Soon after, the CIA recruited Kurds for an anti-Saddam
army, and the Iraqi National Congress (INC), a US-backed opposition group, set
up base in Kurdistan.
But fighting within the nationalist parties
greatly hindered a concerted campaign against Saddam, and in 1994 tensions
between the KDP and the PUK erupted into civil war.
Civil war
During the conflict the KDP allied itself with
the Iraqi government against the PUK and the INC, who were supported by Iran and
the US respectively.
After four years of fighting, Barzani and
Talabani signed a peace accord in Washington in 1998, but northern Iraq remained
split between the adversaries.
Moreover, since the US-led invasion of
Iraq in 2003, allegations have surfaced over the Iraqi Kurds' relationship with
Israel which goes back to the 1970s when Israel helped them to fight Baghdad.
The two main Kurdish leaders are
fiercely pro-American
Israel's Haaretz newspaper has said Israeli
officials have held meetings with Barzani and Talabani, and Israeli Prime
Minister Ariel Sharon has confirmed Israel has good relations with the Iraqi
Kurds.
More recently, the New Yorker magazine alleged
that Israeli intelligence and military forces were active in Kurdish areas of
Iran, Syria and Iraq, running secret operations that could destabilise the
entire region.
Iraqi Kurd leaders denied these allegations.
Independence or autonomy?
Given this historical background, al-Quradaghi
says the only way the Kurds would get their rights is if they pushed for their
own state.
"The situation for Iraqi Kurds
has improved considerably since 1991," he said.
"So it is not in their interests to fight the Americans like other Iraqis would
like them to."
But he added: "If the Kurds
wanted independence they would have already asked for it.
"They are realistic people.

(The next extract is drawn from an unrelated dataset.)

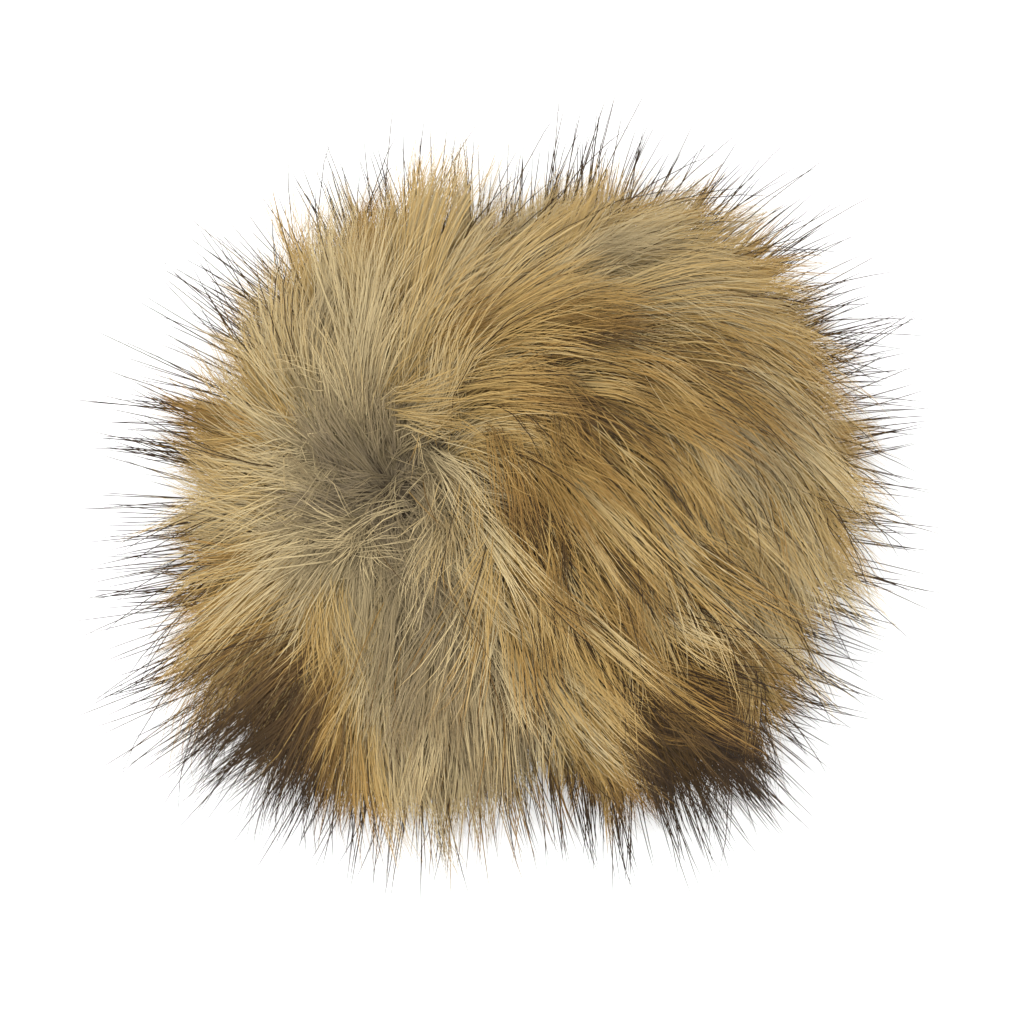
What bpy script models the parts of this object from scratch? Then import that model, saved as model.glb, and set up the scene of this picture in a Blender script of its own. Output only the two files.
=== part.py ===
"""A faux fur pom pom, lying on its gathered back with the pile combed away from a whorl.

Metres, +Z up. The origin is the middle of the flat spot that the pom pom rests on and is sewn on by.
+Y is the top of the picture and +X its right. The dense fur is one lumpy ball, and the pile that
stands out of it is a few hundred flattish locks, three-sided and pointed, fused to it at their roots.
"""

import math

import bmesh
import bpy
from mathutils import Vector, noise
from mathutils.bvhtree import BVHTree

MM = 0.001

# The dense fur, as a ball with a flat spot
FUR_RADIUS = 54 * MM  # seen from above, before the tufts
FUR_TOP = 73 * MM  # height of the crown
WIDEST_HEIGHT = 30 * MM  # height at which the ball is widest
UNDERSIDE_DEPTH = 35 * MM  # depth the ball would have below that, without its flat spot
TUFT_FADE = 1.5  # how fast the outline's tufts fade above and below the widest height
BALL_SEGMENTS = 36
BALL_RINGS = 16
NORMAL_STEP = 0.05  # of the ball's radius
LUMP_HEIGHT = 2.6 * MM
LUMP_PITCH = 17 * MM
LUMP_OFFSET = Vector((3.1, 7.7, 1.3))  # where in the noise the lumps are read

# Where the outline bulges or draws in: heading and spread in degrees, from +X towards +Y
OUTLINE = (
    {"heading": 12, "out": 1.5 * MM, "spread": 25},
    {"heading": 52, "out": 2.0 * MM, "spread": 22},
    {"heading": 95, "out": -7.0 * MM, "spread": 26},
    {"heading": 140, "out": -0.5 * MM, "spread": 20},
    {"heading": 188, "out": 2.0 * MM, "spread": 20},
    {"heading": 225, "out": 9.0 * MM, "spread": 24},
    {"heading": 272, "out": -4.0 * MM, "spread": 16},
    {"heading": 305, "out": 6.0 * MM, "spread": 17},
)

# The whorl, where the pile parts and the ball is dented
WHORL = Vector((-22 * MM, 0.0))
WHORL_DEPTH = 9 * MM
WHORL_SPREAD = 13 * MM
WHORL_PULL = 8 * MM  # distance at which the whorl counts as much as a stroke of the comb does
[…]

They know that neighbouring states will never
tolerate Iraqi Kurdish independence because that would encourage their own
Kurdish minorities to revolt."
Nevertheless, many groups,
Shia-based organisations prominent among them, remain suspicious of Kurdish
designs, believing them to be a recipe for Iraq's break-up.

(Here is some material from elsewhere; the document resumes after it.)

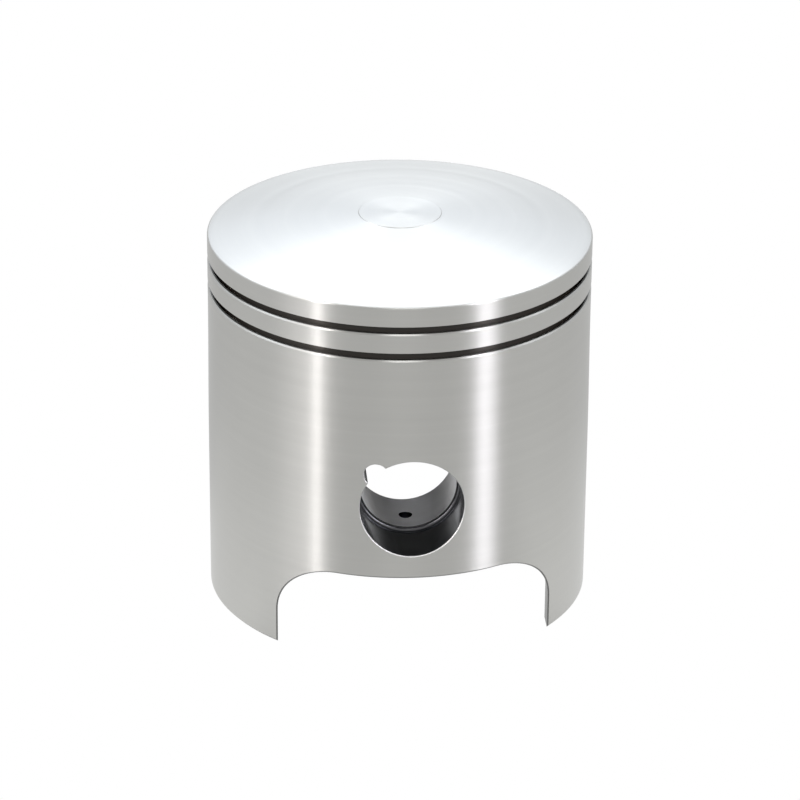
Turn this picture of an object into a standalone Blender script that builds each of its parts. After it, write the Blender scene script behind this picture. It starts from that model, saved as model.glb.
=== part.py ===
"""Two-stroke motorcycle piston with its rings, ring pegs, wrist pin and front circlip.

The piston is shown ready to go onto its connecting rod: the rings are closed to their size in
the cylinder, the front circlip is in, and the wrist pin is started in the rear boss, clear of
the space for the rod's small end. Metres, +Z up through the crown, the pin bore along Y. The
origin is the middle of the flat disc at the top of the crown.
"""

from math import asin, cos, hypot, pi, radians, sin

import bmesh
import bpy
from mathutils import Matrix, Vector

MM = 0.001

# Driving dimensions, for a 68 mm cylinder and an 18 mm wrist pin
CYLINDER_BORE = 68.0 * MM
PIN_DIAMETER = 18.0 * MM
TOTAL_HEIGHT = 71.3 * MM
RIM_HEIGHT = 67.8 * MM
PIN_HEIGHT = 30.0 * MM

# Outside of the body
SKIRT_CLEARANCE = 0.03 * MM
SKIRT_RADIUS = CYLINDER_BORE / 2 - SKIRT_CLEARANCE
LAND_RELIEF = 0.15 * MM
LAND_RADIUS = SKIRT_RADIUS - LAND_RELIEF
CROWN_FLAT_RADIUS = 7.25 * MM
CROWN_EDGE = 0.35 * MM
FOOT_CHAMFER = 0.5 * MM
TURNING_STEPS = 72
TOOL_OVERRUN = 2.0 * MM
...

Muthana al-Dhari, a spokesman
for the influential Iraqi Muslim group Association of Muslim Scholars, said talk
of Kurdish independence is exaggerated.
Iraqi unity
He told Aljazeera.net that in
these turbulent times, the priority should be Iraq's national unity.
"We don't have any problem with the
Kurds getting all their national and human rights.
Self-rule in the context of an Iraqi state is acceptable, but a state split
upon ethnic lines
is unacceptable"
Muthana al-Dhari, Association of Muslim Scholars spokesman
"The Iraqi state was built on ethnic and religious diversity and the Kurdish
people have been one of the pillars of the Iraqi state," he said.
"We don't have any problem with the Kurds getting all their national and human
rights. Self-rule in the context of an Iraqi state is acceptable, but a state
split upon ethnic lines is unacceptable."
He added: "The Kurds have
nothing to be afraid of. They opted out of central government when it was
controlled by one person [Saddam Hussein], but now things are different.
"They are part of the central
government and they will have a say in national affairs."
For al-Dhari, an ethnically divided Iraq would simply play into the hands of
foreign powers who he said were intent on dividing Iraqis in order to rule them
more effectively.
"The Kurdish question is an Iraqi question and there can be no future for Iraq
without an end to occupation," he said.
"Iraqis have historically been
able to bridge religious divisions and live side by side. Sunnis and Shia have
fought together in places like Falluja and Balad and Salah al-Din province to
get rid of foreign occupation.
"It is not true that civil war
will break out once foreign forces leave Iraq. I think the potential for
national unity will be stronger without occupation."